The pace of change in healthcare has increased many of these changes affect ePHI. A risk assessment would ask the question; Have you made any changes that might affect ePHI? In a large organization that might be adding or changing things like the aforementioned server. In a small organization it might be simply, Have we added or lost any employees this quarter?

We have been talking about the Cycle of Compliance for years but now we need to talk about how to drive the cycle on a quarterly basis. At the beginning of the process we do a baseline risk assessment. Then our Jumpstart program assigns monthly HIPAA compliance tasks which include updating policies and training staff. At the end of each quarter the data is used to update the risk assessment. This is done automatically for small clients who don’t have compliance professionals on staff. Larger accounts can manage the tools internally which would allow them to do risk assessments at will. This continuous loop of risk assessment, update policies, and train staff integrates HIPAA compliance into the daily operation of the organizations.

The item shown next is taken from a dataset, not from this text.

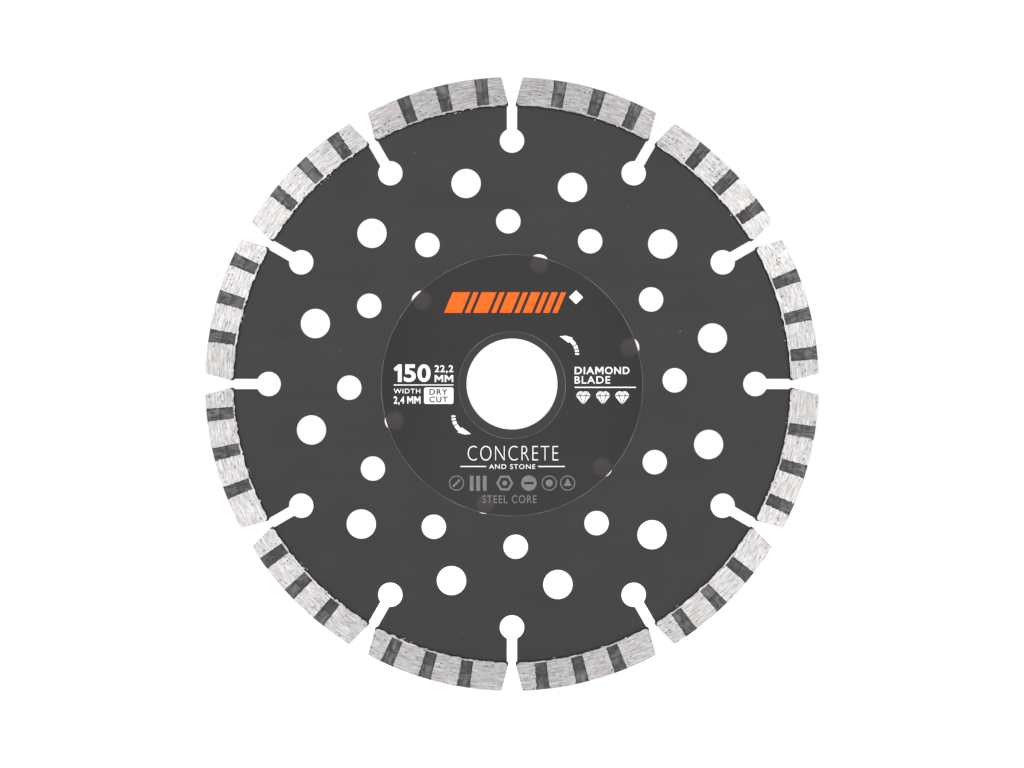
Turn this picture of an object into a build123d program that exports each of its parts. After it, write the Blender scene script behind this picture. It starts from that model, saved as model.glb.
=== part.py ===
from build123d import *
import os
from math import radians, tan

# Diamond blade for cutting concrete and masonry on an angle grinder or a small saw.
#
# A steel core carries twelve sintered segments, moulded round the tongues of its rim, and a round film
# label is stuck to its front face. Nothing on the blade moves against anything else: the whole of it
# turns with the machine's spindle.
#
# Frame: millimetres. The blade stands upright. The origin is the centre of the bore on the core's
# mid-plane, Y is the spin axis, the labelled front face looks along -Y, and +Z is up.
#
# Every piece is drawn face-on as seen from the front, with local X to the right, local Y up and local Z
# out of the front face. stand_up() then puts it in the frame. Angles run anticlockwise from local X.

# Blade
BLADE_RADIUS = 75.0
BORE_RADIUS = 22.23 / 2
SEGMENT_COUNT = 12
SEGMENT_PITCH = 360 / SEGMENT_COUNT

# Core: a disc, and beyond it a slightly thinner tongue for each segment to grip
CORE_RADIUS = 68.0
CORE_THICKNESS = 1.6
TONGUE_RADIUS = 71.6
TONGUE_THICKNESS = 1.5
TONGUE_HALF_LENGTH = 15.9
TONGUE_ROOT_OVERLAP = 0.5  # how far a tongue is drawn into the disc, so that they join as one solid

# Expansion slots between the segments, each ending in a round keyhole
SLOT_WIDTH = 2.5
KEYHOLE_DIAMETER = 6.0
KEYHOLE_DISTANCE = 59.5

# Rings of round holes: diameter, distance from the bore's axis, angle of the first hole, count
OUTER_HOLES = (7.2, 50.3, 12.9, 12)
MIDDLE_HOLES = (6.0, 39.8, 1.3, 12)
INNER_HOLES = (5.0, 30.0, 17.3, 6)

# Segments: a web as thick as the core, with a thicker ground cheek on each face
SEGMENT_THICKNESS = 2.4
SEGMENT_HALF_LENGTH = 16.85
CHEEK_CORNER_RADIUS = 1.1
WEB_INNER_RADIUS = 67.8
WEB_CORNER_CHAMFER = 0.5

# Grooves across each cheek, with radial sides; the cheek keeps a thin strip at its foot
GROOVE_COUNT = 3
GROOVE_PITCH = 7.5  # degrees
GROOVE_WIDTH = 2.35  # degrees
FIRST_GROOVE_ANGLE = -9.15  # degrees, from the middle of the segment
GROOVE_INNER_RADIUS = 68.45
GROOVE_OVERRUN = 1.0  # how far the cutter passes the rim and the face

# Label: a printed film ring, stuck on a little below the centre
LABEL_RADIUS = 32.0
LABEL_HOLE_RADIUS = 13.0
LABEL_THICKNESS = 0.13
LABEL_DROP = 0.3


def stand_up(shape, angle=0.0):
    """Put a face-on shape in the part's frame, turned anticlockwise by an angle."""
    return Plane.XZ * Rot(0, 0, angle) * shape


def slab(outline, thickness):
    """A plate of this outline, centred on the core's mid-plane."""
    return extrude(outline, amount=thickness / 2, both=True)


def hole_ring(diameter, distance, first_angle, count):
    """Discs for round holes spaced evenly round the bore's axis."""
    return [spot * Circle(diameter / 2) for spot in PolarLocations(distance, count, first_angle)]


def segment_angles():
    """The angle of each segment's middle, half a pitch on from a slot."""
    return [(i + 0.5) * SEGMENT_PITCH for i in range(SEGMENT_COUNT)]


def slot_outlines():
    """Keyholes, and the slots that run from them out past the rim."""
    keyhole = Circle(KEYHOLE_DIAMETER / 2)
    slot = Rectangle(BLADE_RADIUS - KEYHOLE_DISTANCE, SLOT_WIDTH, align=(Align.MIN, Align.CENTER))
    spots = PolarLocations(KEYHOLE_DISTANCE, SEGMENT_COUNT)
    return [spot * shape for spot in spots for shape in (keyhole, slot)]


def band(inner_radius, outer_radius, half_length):
    """Part of a ring centred on local X, with its two ends parallel to local X."""
    window = Rectangle(outer_radius, 2 * half_length, align=(Align.MIN, Align.CENTER))
    return (Circle(outer_radius) - Circle(inner_radius)) & window


def inner_corners(outline):
    """The two corners of a band that are nearest the bore."""
    return outline.vertices().sort_by(Axis.X)[:2]


def make_core():
    """The steel disc with its bore, holes and slots, and a tongue for each segment."""
    outline = Circle(CORE_RADIUS) - Circle(BORE_RADIUS)
    outline -= slot_outlines()
    for ring in (OUTER_HOLES, MIDDLE_HOLES, INNER_HOLES):
        outline -= hole_ring(*ring)
    core = slab(outline, CORE_THICKNESS)
    tongue_outline = band(CORE_RADIUS - TONGUE_ROOT_OVERLAP, TONGUE_RADIUS, TONGUE_HALF_LENGTH)
    tongue = slab(tongue_outline, TONGUE_THICKNESS)
    return core + [Rot(0, 0, angle) * tongue for angle in segment_angles()]


def sector(inner_radius, outer_radius, width):
    """Part of a ring centred on local X, with radial sides a given number of degrees apart."""
    reach = 2 * outer_radius
    spread = reach * tan(radians(width / 2))
    wedge = Polygon((0, 0), (reach, -spread), (reach, spread), align=None)
    return (Circle(outer_radius) - Circle(inner_radius)) & wedge


def groove_cutter(inner_radius, outer_radius, floor):
    """A block that cuts one stretch of a groove, from above the cheek down to a floor height."""
    height = SEGMENT_THICKNESS / 2 + GROOVE_OVERRUN - floor
    outline = sector(inner_radius, outer_radius, GROOVE_WIDTH)
    return Pos(0, 0, floor) * extrude(outline, amount=height)


def groove_cutters():
    """The front face's grooves, which lay the tongue bare and then run out level with the core's face."""
    over_tongue = groove_cutter(GROOVE_INNER_RADIUS, TONGUE_RADIUS, TONGUE_THICKNESS / 2)
    beyond_tongue = groove_cutter(TONGUE_RADIUS, BLADE_RADIUS + GROOVE_OVERRUN, CORE_THICKNESS / 2)
    angles = [FIRST_GROOVE_ANGLE + i * GROOVE_PITCH for i in range(GROOVE_COUNT)]
    return [Rot(0, 0, angle) * cutter for angle in angles for cutter in (over_tongue, beyond_tongue)]


def make_segment(core):
    """A segment whose middle lies on local X, hollowed by the core that it is moulded round."""
    web_outline = band(WEB_INNER_RADIUS, BLADE_RADIUS, SEGMENT_HALF_LENGTH)
    web_outline = chamfer(inner_corners(web_outline), WEB_CORNER_CHAMFER)
    cheek_outline = band(CORE_RADIUS, BLADE_RADIUS, SEGMENT_HALF_LENGTH)
    cheek_outline = fillet(inner_corners(cheek_outline), CHEEK_CORNER_RADIUS)
    segment = slab(web_outline, CORE_THICKNESS) + slab(cheek_outline, SEGMENT_THICKNESS)
    front = groove_cutters()
    back = [Rot(180, 0, 0) * cutter for cutter in front]
    return segment - front - back - Rot(0, 0, -SEGMENT_PITCH / 2) * core


def make_label():
    """The film ring on the core's front face."""
    outline = Circle(LABEL_RADIUS) - Circle(LABEL_HOLE_RADIUS)
    return Pos(0, -LABEL_DROP, CORE_THICKNESS / 2) * extrude(outline, amount=LABEL_THICKNESS)


def save(name, shape):
    """Write one piece to its own file, under its node's name."""
    piece = shape.solid()
    piece.label = name
    export_step(piece, f"parts/{name}.step")


def main():
    """Build every piece of the blade and write it out."""
    os.makedirs("parts", exist_ok=True)
    core = make_core()
    segment = make_segment(core)
    save("core", stand_up(core))
    for number, angle in enumerate(segment_angles(), start=1):
        save(f"segment_{number:02d}", stand_up(segment, angle))
    save("label", stand_up(make_label()))


main()
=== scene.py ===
import math
import random

import bmesh
import bpy
import numpy as np
from mathutils import Matrix, Vector


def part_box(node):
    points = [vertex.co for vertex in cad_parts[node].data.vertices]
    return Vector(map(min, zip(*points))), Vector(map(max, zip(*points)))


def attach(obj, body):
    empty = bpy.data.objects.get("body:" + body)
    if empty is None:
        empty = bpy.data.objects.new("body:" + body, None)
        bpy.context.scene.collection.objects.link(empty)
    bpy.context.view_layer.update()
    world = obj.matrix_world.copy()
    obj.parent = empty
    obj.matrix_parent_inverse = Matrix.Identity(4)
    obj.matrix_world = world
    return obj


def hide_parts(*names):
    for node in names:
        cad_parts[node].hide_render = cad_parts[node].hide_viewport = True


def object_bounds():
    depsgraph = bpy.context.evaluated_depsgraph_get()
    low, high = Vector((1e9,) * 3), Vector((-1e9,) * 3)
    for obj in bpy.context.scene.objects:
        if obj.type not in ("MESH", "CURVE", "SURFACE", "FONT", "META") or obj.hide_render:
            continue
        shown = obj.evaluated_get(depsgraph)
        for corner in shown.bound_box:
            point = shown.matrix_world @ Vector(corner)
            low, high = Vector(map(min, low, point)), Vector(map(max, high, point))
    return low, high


# The looks of a segmented diamond blade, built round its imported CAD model.
#
# The blade stands upright in the XZ plane and its labelled front face looks along -Y. Outlines are drawn
# face-on in millimetres as (x, z) points, seen from the front, and become meshes in metres.
# Angles are in degrees, anticlockwise from +X as seen from the front.

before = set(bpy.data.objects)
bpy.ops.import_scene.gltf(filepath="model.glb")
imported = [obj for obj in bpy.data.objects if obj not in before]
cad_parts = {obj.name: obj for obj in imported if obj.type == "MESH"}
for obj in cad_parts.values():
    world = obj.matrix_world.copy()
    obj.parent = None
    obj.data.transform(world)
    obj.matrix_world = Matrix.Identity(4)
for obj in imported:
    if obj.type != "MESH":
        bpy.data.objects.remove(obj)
CAD_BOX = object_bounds()
MM = 0.001
BODY = "root"


def box_mm(node):
    """A CAD node's lowest and highest corners, in millimetres."""
    return [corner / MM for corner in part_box(node)]


# Sizes that the CAD model gives
CORE_HALF = box_mm("core")[1].y
SEGMENT_HALF = box_mm("segment_01")[1].y
LABEL_LOW, LABEL_HIGH = box_mm("label")
LABEL_RADIUS = (LABEL_HIGH.x - LABEL_LOW.x) / 2
LABEL_CENTRE_Z = (LABEL_HIGH.z + LABEL_LOW.z) / 2
LABEL_FRONT = -LABEL_LOW.y
FLOOR_Z = CAD_BOX[0].z

# Sizes repeated from the CAD source, because the boxes can't give them
BLADE_RADIUS = 75.0
CORE_RADIUS = 68.0
BORE_RADIUS = 22.23 / 2
SEGMENT_COUNT = 12
SEGMENT_PITCH = 360 / SEGMENT_COUNT
SEGMENT_HALF_LENGTH = 16.85
TONGUE_RADIUS = 71.6
TONGUE_HALF = 0.75
TONGUE_HALF_LENGTH = 15.9
TONGUE_ROOT_OVERLAP = 0.5
SLOT_HALF_WIDTH = 1.25
KEYHOLE_RADIUS = 3.0
KEYHOLE_DISTANCE = 59.5
HOLE_RINGS = ((3.6, 50.3, 12.9, 12), (3.0, 39.8, 1.3, 12), (2.5, 30.0, 17.3, 6))
GROOVE_ANGLES = (-9.15, -1.65, 5.85)
GROOVE_WIDTH = 2.35
GROOVE_INNER_RADIUS = 68.45
LABEL_HOLE_RADIUS = 13.0
CHEEK_CORNER_RADIUS = 1.1
WEB_INNER_RADIUS = 67.8
WEB_CORNER_CHAMFER = 0.5

# Details of the core and segments that the CAD model leaves out
CORE_EDGE = 0.12
TONGUE_EDGE = 0.06
FACE_DRAW = 0.04  # how far a cheek is drawn in at its face
ROUGH_FOOT = (0.085, 6)  # how far a segment's foot strays, and its count of lumps of flash
CLEAN_FOOT = (0.055, 2)
FOOT_WAVE = 4.5  # the longest wave along a foot
FOOT_START = 0.25  # degrees from a cheek's rounded corner to its foot's first point
CALM_END = 0.6  # degrees over which a foot grows rough
FLASH_MARGIN = 3.0  # the length at each end of a foot that has no flash
SIDE_ROUGHNESS = 0.035
SIDE_WAVE = 1.7
SIDE_CONTRAST = (0.6, 1.0, 1.0, 2.2)  # how rough the sides of grooves are against each other
CORNER_WEAR = 0.4
WEAR_DEPTH = 1.3
MOULD_GAP = 0.01  # between a segment's middle layer and the core
TIP_GAP = 0.03  # degrees between that layer's tips and the sides of the slots
RIM_STEP = 0.03  # how far the middle layer's rim lies below the cheeks' rim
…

Automation is the key to making this cost effective and efficient. The risk assessment is built on the industry best practices NIST 800-30 methodology on a software platform developed by ACR2 Solution and in use in a range of healthcare organizations to solo practitioners to enterprise level organizations. Staff training is based on on-line videos with a quiz and certificates for completion. Task management and policy updates are managed on the Compliance Helper platform which is linked to the ACR2 Solutions platform.

Yet with all this sophisticated technology underneath, the user interface is simple and logical. We call this the simplicity on the far side of complexity.